Operating model processes describe how AI initiatives and AI products move from incoming demand to adoption, operations, and scaling.

If entities answer "what we manage" and roles answer "who is accountable," processes answer how everything moves.


Core process

Demand

Evaluation

Routing

Delivery

Adoption

Impact expectation and confirmation

Operations / scaling / closure

1. Demand intake and formalization

The business brings a problem, idea, or repeated pain. The AI function helps turn it into an initial AI initiative: as-is process, owner, users, expected impact, and constraints.

2. Evaluation and prioritization

The initiative is evaluated for value, AI applicability, data readiness, risks, duplicates, urgency, and strategic fit.

3. Routing to an AI product

After evaluation, the initiative is linked to the right AI product or capability: RAG, LLM, ML platform, AI agent, automation, code agent, and so on.

4. Delivery track

The initiative enters the delivery track of the selected product. Different solution classes require different checks, artifacts, quality criteria, and security requirements.

5. Stage gates

Control points confirm readiness to move forward: owner, data, selected product, success criteria, risks, and adoption plan.

6. Adoption

Technical launch is not adoption.

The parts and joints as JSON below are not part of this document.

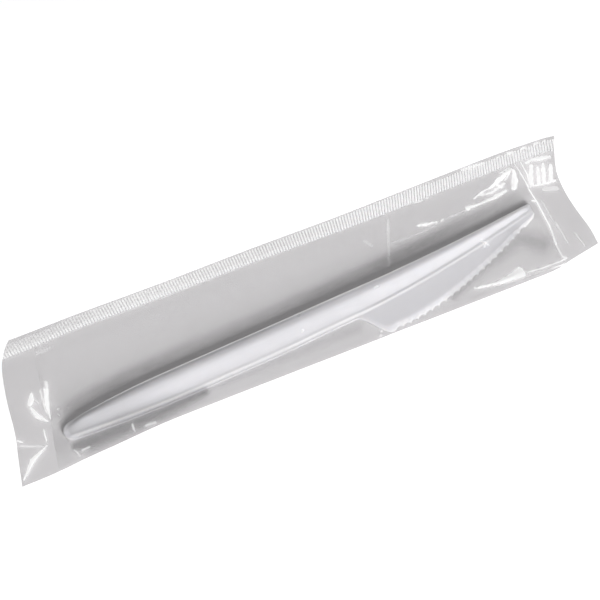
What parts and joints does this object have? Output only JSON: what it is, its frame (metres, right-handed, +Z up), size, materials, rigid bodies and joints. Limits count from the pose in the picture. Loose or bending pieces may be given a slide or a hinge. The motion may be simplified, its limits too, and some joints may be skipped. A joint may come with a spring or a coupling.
{
  "type": "wrapped knife",
  "caption": "Disposable plastic knife with a scalloped edge, sealed in a clear film pack with a ribbed fin seal along one side and a crimped seal across each end.",
  "frame": {"origin": "middle of the pack's outline, on the surface that it lies on", "axes": "+X along the pack from the knife's handle to its tip, +Y from the fold to the fin seal, +Z up, with the knife's arched face up"},
  "size_m": [0.1994, 0.047, 0.0047],
  "materials": {
    "clear_film": "clear, glossy",
    "white_plastic": "white, half gloss"
  },
  "bodies": {
    "root": {"film_wrapper": "clear_film", "knife": "white_plastic"}
  },
  "joints": []
}
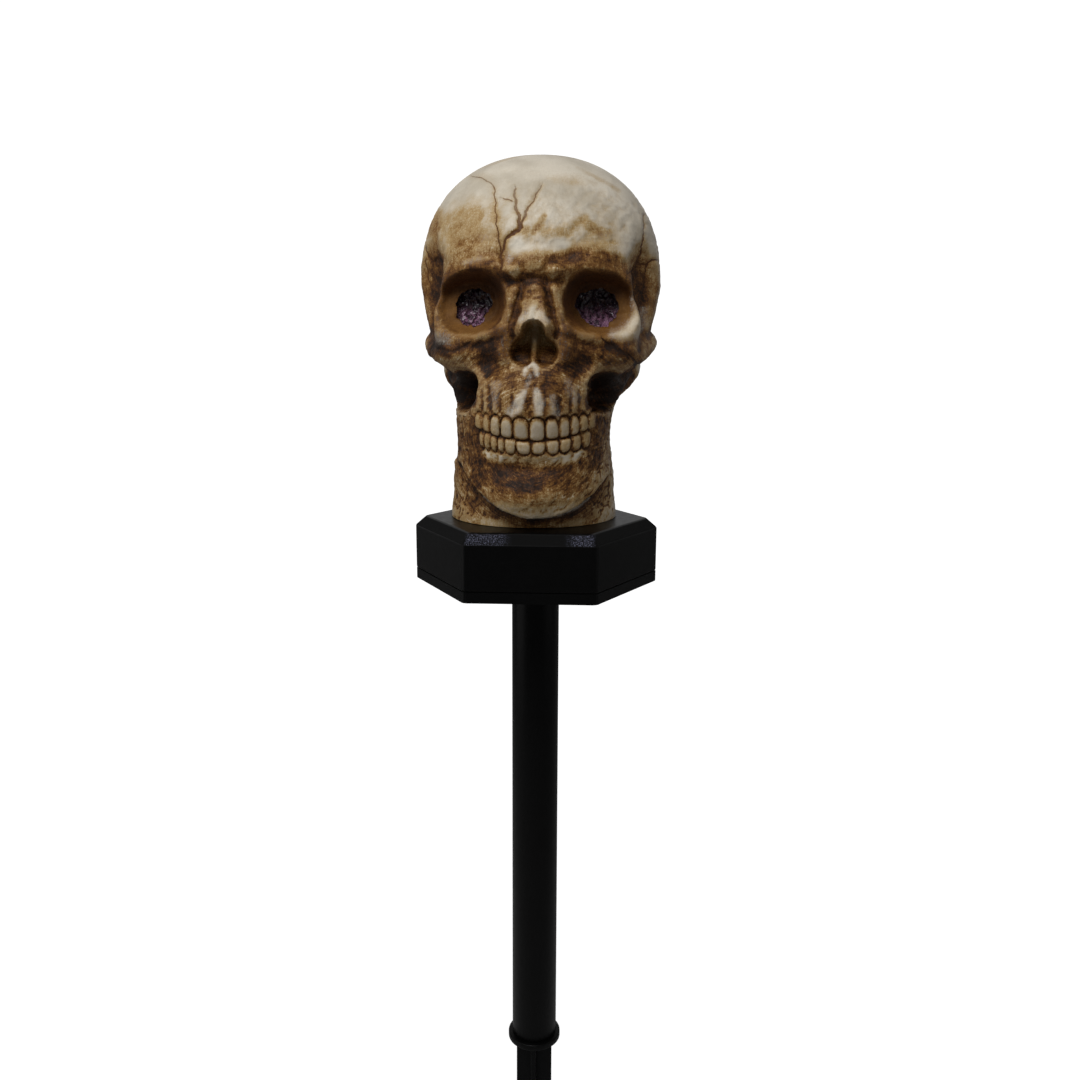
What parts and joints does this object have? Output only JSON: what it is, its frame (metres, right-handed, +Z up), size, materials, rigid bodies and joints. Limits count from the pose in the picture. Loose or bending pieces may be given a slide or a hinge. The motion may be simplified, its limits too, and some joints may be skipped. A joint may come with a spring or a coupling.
{
  "type": "solar skull stake light",
  "caption": "Hollow skull with glowing eyes on a six-sided electronics base, a round pole and a cross-finned ground spike; solar charged.",
  "frame": {"origin": "on the pole's axis at ground level, on the underside of the spike's flange", "axes": "+Z up along the pole, the face looks towards -Y, +X is to the right as seen by a viewer in front of the face"},
  "size_m": [0.1266, 0.1475, 0.6714],
  "materials": {
    "black_plastic": "satin",
    "bone_resin": "antique brown wash over cream, matt",
    "screw_steel": "satin",
    "contact_brass": "satin",
    "spring_steel": "satin",
    "board_green": "satin",
    "chip_black": "matt",
    "coil_brown": "satin",
    "white_plastic": "gloss",
    "switch_case": "satin",
    "cell_wrap": "gloss",
    "lens_purple": "crackled, translucent",
    "lamp_clear": "clear",
    "panel_cells": "gloss under clear resin",
    "gasket_rubber": "matt",
    "cable_red": "satin",
    "cable_black": "satin"
  },
  "bodies": {
    "spike": {"ground_spike": "black_plastic"},
    "pole": {"pole_tube": "black_plastic"},
    "head": {"base_housing": "black_plastic", "base_cover": "black_plastic", "skull_shell": "bone_resin", "cover_screw_1": "screw_steel", "cover_screw_2": "screw_steel", "cover_screw_3": "screw_steel", "skull_screw_1": "screw_steel", "skull_screw_2": "screw_steel", "skull_screw_3": "screw_steel", "circuit_board": "board_green", "board_screw_1": "screw_steel", "board_screw_2": "screw_steel", "control_chip": "chip_black", "charging_coil": "coil_brown", "cable_connector": "white_plastic", "switch_body": "switch_case", "battery": "cell_wrap", "battery_spring": "spring_steel", "battery_contact": "contact_brass", "eye_lens_left": "lens_purple", "eye_lens_right": "lens_purple", "lamp_holder_left": "black_plastic", "lamp_holder_right": "black_plastic", "eye_lamp_left": "lamp_clear", "eye_lamp_right": "lamp_clear", "panel_gasket": "gasket_rubber", "panel_frame": "black_plastic", "solar_panel": "panel_cells", "lamp_cable_left": "cable_red", "lamp_cable_right": "cable_red", "panel_cable": "cable_black"},
    "switch": {"switch_slider": "white_plastic"},
    "battery_door": {"battery_door": "black_plastic", "door_screw": "screw_steel"}
  },
  "joints": [
    {"name": "pole_lift", "type": "slide", "parent": "spike", "child": "pole", "axis": [0, 0, 1], "range_m": [0, 0.03]},
    {"name": "head_swivel", "type": "hinge", "parent": "pole", "child": "head", "pos_m": [0, 0, 0.272], "axis": [0, 0, 1], "continuous": true},
    {"name": "switch_slide", "type": "slide", "parent": "head", "child": "switch", "axis": [1, 0, 0], "range_m": [0, 0.004]},
    {"name": "battery_door_drop", "type": "slide", "parent": "head", "child": "battery_door", "axis": [0, 0, -1], "range_m": [0, 0.02]}
  ]
}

Users need training, first-use support, feedback loops, business owners, and usage metrics.

7. Impact confirmation

After adoption, expected value must become confirmed impact or a management decision: scale, refine, stop, or hand over to operations.

8. Operations and evolution

If the solution remains in use, it needs a support model: product owner, SLA/SLO, monitoring, updates, incident handling, and roadmap.